Have you ever hopped into a taxi and been told that the meter isn't working and you'll have to fork over a set fare? If so, chances are you were scammed into paying a lot more for your taxi trip. Unfortunately, this scam is a popular one worldwide. It can be easily avoided by refusing to ride unless the meter is switched on. If there are no other taxis around, negotiate a fixed price that you're happy to pay. Pretending to walk away is an excellent tactic to get the price down to something reasonable.

The shop/museum/attraction you're going to is 'closed'

Another popular scam to watch out for is taxi drivers or guides insisting that your intended destination is closed and instead they whisk you away to another location - usually to a place where they receive a commission. You might also be paraded around a shop (owned by their relatives or friends), or taken to an attraction and pushed into paying an exorbitant entry fee. Play it friendly, say thank you and insist that you are happy to go to your original location. You can always check with your hotel before venturing out for the day about information for popular tourist sites. They will likely give you the low down if there are in fact any closures or things you need to know before visiting.  

The 'free' henna tattoo

A common way for scalpers to earn a quick dollar in Arabic countries is women insisting on giving you a free henna tattoo - often by grabbing your arm and quickly doing a hack-job design. They will then ask for money for the tattoo and in some unfortunate cases become quite aggressive until you hand over the cash. A good way to avoid getting some unwanted temporary work is to be firm with your “No thanks”, put your hands in your pockets, and avoid making eye-contact. This scam is particularly popular in Morocco and Egypt.

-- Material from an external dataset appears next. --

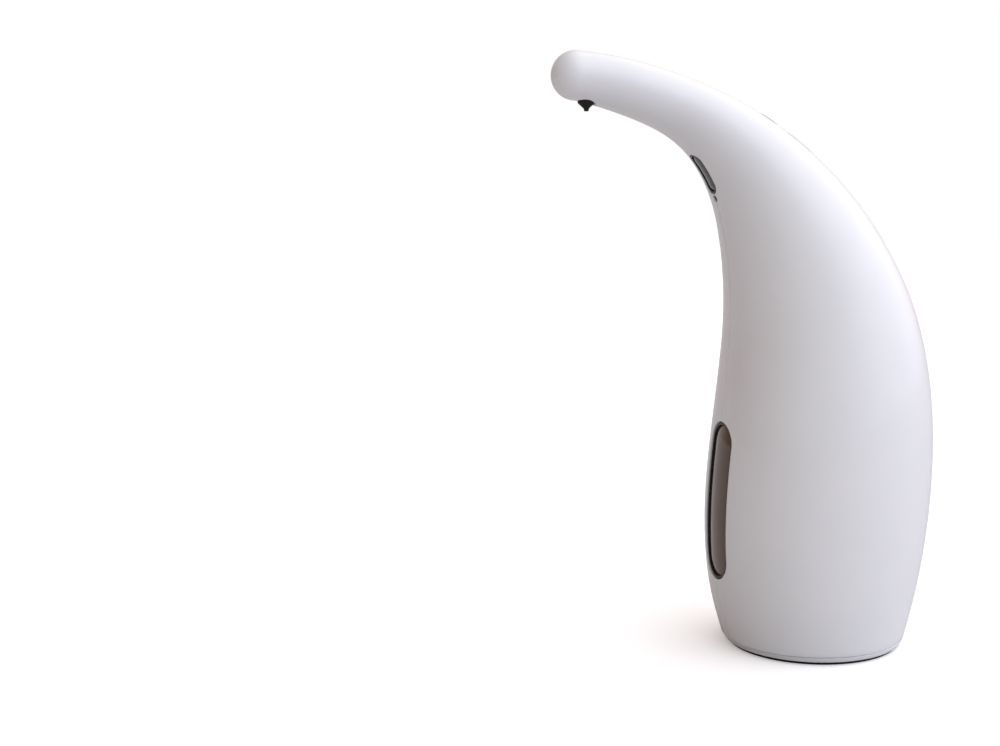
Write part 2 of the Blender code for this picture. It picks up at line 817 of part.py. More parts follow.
def make_window(looks):
    surround_back = window_recess + window_thickness
    surround = within(window_prism(window_length + 2.0 * window_surround,
                                   window_width + 2.0 * window_surround, 0.0),
                      band(surround_recess, surround_back))
    cut(surround, window_prism(window_length, window_width, 0.0))
    piece(surround, "window_surround", looks["dark"])
    pane = within(window_prism(window_length - 2.0 * window_play, window_width - 2.0 * window_play, 0.0),
                  band(window_recess, surround_back))
    piece(pane, "level_window", looks["smoke"])


def make_base(looks):
    low_half = half_depth_at(0.0)[0]
    rim_half = half_depth_at(rim_top)[0] - rim_inset
    inner_half = half_depth_at(rim_height)[0] - shell_wall - 2.0 * fit_gap
    outline = [
        (0.0, foot_height),
        (low_half - rim_round, foot_height),
        (low_half - 0.4 * rim_round, foot_height + 0.3 * rim_round),
        (low_half, foot_height + rim_round),
        (rim_half, rim_top),
        (inner_half, rim_top),
        (inner_half, rim_top + spigot_height),
        (inner_half - spigot_wall, rim_top + spigot_height),
        (inner_half - spigot_wall, floor_top),
        (0.0, floor_top),
    ]
    tray = placed(turned(outline, body_sides, section_width_share), Matrix.Translation(at(0.0, 0.0, 0.0)))
    tube = placed(rod(tube_radius, floor_low, tube_top, steps_fine), Matrix.Translation(tube_axis))
    fuse(tray, tube)
    bore = placed(rod(tube_bore_radius, 0.0, tube_bore_top, steps_fine), Matrix.Translation(tube_axis))
    mouth = rod(door_radius + fit_gap, 0.0, door_top + fit_gap, steps_fine)
    cut(tray, bore, placed(mouth, Matrix.Translation(tube_axis)))
    foot_outer = low_half - rim_round - foot_setback
    foot_inner = foot_outer - foot_width
    play = 0.5 * fit_gap
    foot_top = foot_height + foot_depth
    groove = turned([(foot_inner - play, 0.0), (foot_outer + play, 0.0), (foot_outer + play, foot_top),
                     (foot_inner - play, foot_top)], body_sides, section_width_share)
    cut(tray, placed(groove, Matrix.Translation(at(0.0, 0.0, 0.0))))
    head_seat = foot_height + base_screw_head_height + 2.0 * fit_gap
    for x, forward in base_screw_places:
        for side in (1.0, -1.0):
            place = Matrix.Translation(at(side * x, forward, 0.0))
            cut(tray, placed(rod(base_screw_radius + screw_clearance, 0.0, rim_height + overrun), place))
            cut(tray, placed(rod(base_screw_head_radius + screw_clearance, 0.0, head_seat), place))
    for side in (1.0, -1.0):
        place = Matrix.Translation(terminal_spot(side))
        cut(tray, placed(rod(lead_radius + screw_clearance, tube_bore_top - overrun, tube_top + overrun),
                         place))
    piece(tray, "base_tray", looks["rim"])

    foot = turned([(foot_inner, 0.0), (foot_outer, 0.0), (foot_outer, foot_top), (foot_inner, foot_top)],
                  body_sides, section_width_share)
    piece(placed(foot, Matrix.Translation(at(0.0, 0.0, 0.0))), "foot_ring", looks["rubber"])

    names = ["base_screw_1", "base_screw_2", "base_screw_3", "base_screw_4"]
    spots = [(side * x, forward) for x, forward in base_screw_places for side in (1.0, -1.0)]
    for name, (x, forward) in zip(names, spots):
        low = head_seat - base_screw_head_height
        screw = screw_blank(base_screw_radius, base_screw_head_radius, base_screw_head_height,
                            base_screw_length)
        flip = Matrix.Rotation(math.pi, 4, "X")
        placed(screw, Matrix.Translation(at(x, forward, low + base_screw_head_height)) @ flip)
        piece(screw, name, looks["steel"])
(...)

The 'filled straight from the tap' jig

Local entrepreneurial types have been known to collect empty water bottles from bins, fill them from a tap and sell them icy-cold from a tub of ice at favourite tourist sites. While not as malicious or expensive as other scams, this one could make you sick if you end up drinking the local water when you’re not supposed to. Make sure you check that the bottle of water you buy is properly sealed, otherwise don’t buy it.

The boy and the biscuits

Sit long enough in a bustling square, and you might see this one play out to unsuspecting tourists. It’s almost like a theatre show if you ignore the poor person reaching for their purse. A seller, usually a cute little boy or girl, will get their goods knocked over by a careless passerby. There will be a bit of a commotion, and the seller will be left distraught and in tears over the spoiled goods. Kindly tourists will open their wallets, and voila, the child will cheer up and head on their merry way. Wait long enough, and you’ll see them back again, setting up the biscuits they have collected from the dirt.

The unofficial ‘official’ tourist guide

A scam that is quite easy to spot at tourist destinations around the world is a guide who will insist they take you around your destination. Whether that’s Angkor Wat in Cambodia or the Pyramids in Egypt, they may even go as far as to insist that a guide is necessary. If you don’t agree upon the price upfront, you might find yourself shelling out some serious cash. Check what other visitors are doing before agreeing to anything. You may not even need a guide at all. Take an information brochure or grab an audio headset and you’re set!

The dropped phone or wallet 

One of the more malicious scams will involve people ‘selling’ you back your belongings. Drop your phone, and a sneaky scammer could pick it up and charge you a whole lot just to get it back. Be careful with your belongings and always be aware of your valuables so you hopefully don’t fall into this trap.

While getting scammed can be a shock to even the savviest traveller, some street smarts and careful pre-trip research can help you avoid most situations.